TASK REQUIREMENTS. Give every line below again, exactly.

DATASET CONTENT.

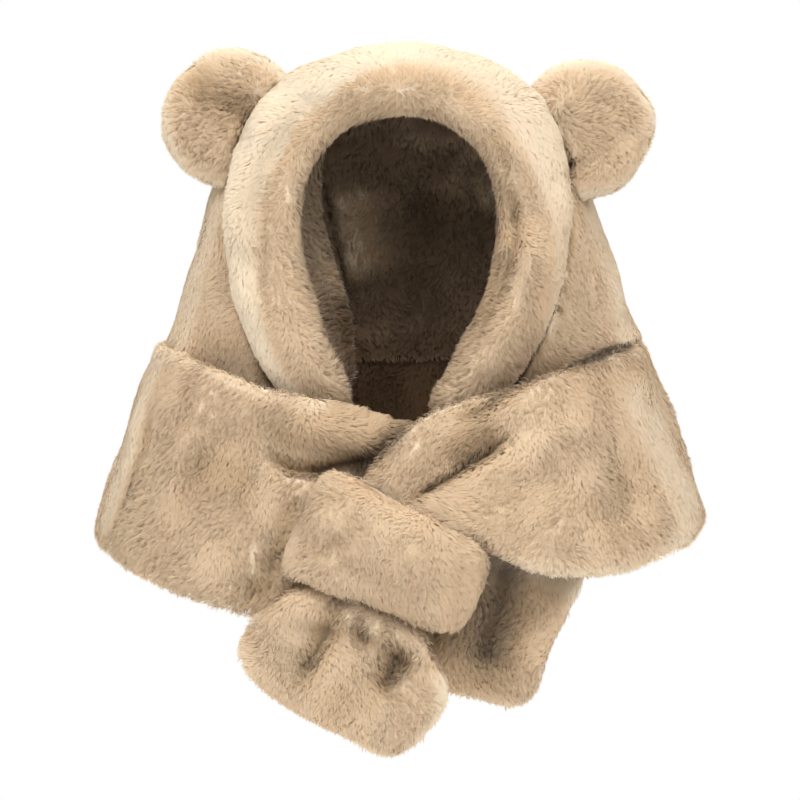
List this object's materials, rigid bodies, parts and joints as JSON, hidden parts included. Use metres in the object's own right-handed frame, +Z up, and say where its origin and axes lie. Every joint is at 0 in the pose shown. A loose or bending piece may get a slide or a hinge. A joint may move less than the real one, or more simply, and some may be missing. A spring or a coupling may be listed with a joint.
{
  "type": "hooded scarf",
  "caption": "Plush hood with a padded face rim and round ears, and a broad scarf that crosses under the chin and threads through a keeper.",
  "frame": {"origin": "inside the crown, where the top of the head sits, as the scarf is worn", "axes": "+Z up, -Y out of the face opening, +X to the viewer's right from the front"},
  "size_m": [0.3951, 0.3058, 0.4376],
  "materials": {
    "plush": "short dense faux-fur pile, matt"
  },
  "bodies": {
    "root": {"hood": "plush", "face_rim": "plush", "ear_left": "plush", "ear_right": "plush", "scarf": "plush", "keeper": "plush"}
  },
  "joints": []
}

REPLY.
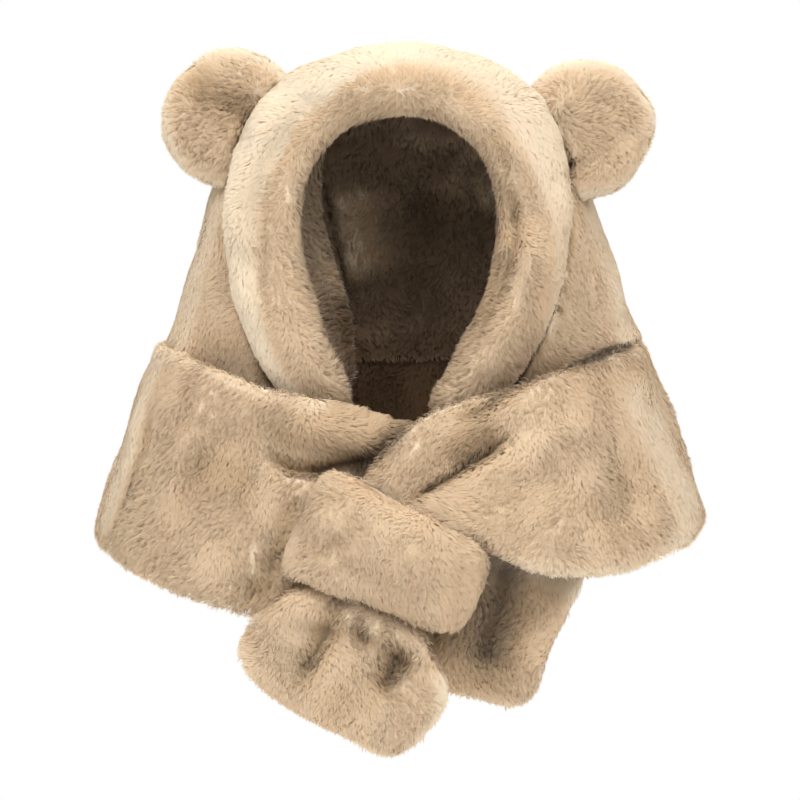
List this object's materials, rigid bodies, parts and joints as JSON, hidden parts included. Use metres in the object's own right-handed frame, +Z up, and say where its origin and axes lie. Every joint is at 0 in the pose shown. A loose or bending piece may get a slide or a hinge. A joint may move less than the real one, or more simply, and some may be missing. A spring or a coupling may be listed with a joint.
{
  "type": "hooded scarf",
  "caption": "Plush hood with a padded face rim and round ears, and a broad scarf that crosses under the chin and threads through a keeper.",
  "frame": {"origin": "inside the crown, where the top of the head sits, as the scarf is worn", "axes": "+Z up, -Y out of the face opening, +X to the viewer's right from the front"},
  "size_m": [0.3951, 0.3058, 0.4376],
  "materials": {
    "plush": "short dense faux-fur pile, matt"
  },
  "bodies": {
    "root": {"hood": "plush", "face_rim": "plush", "ear_left": "plush", "ear_right": "plush", "scarf": "plush", "keeper": "plush"}
  },
  "joints": []
}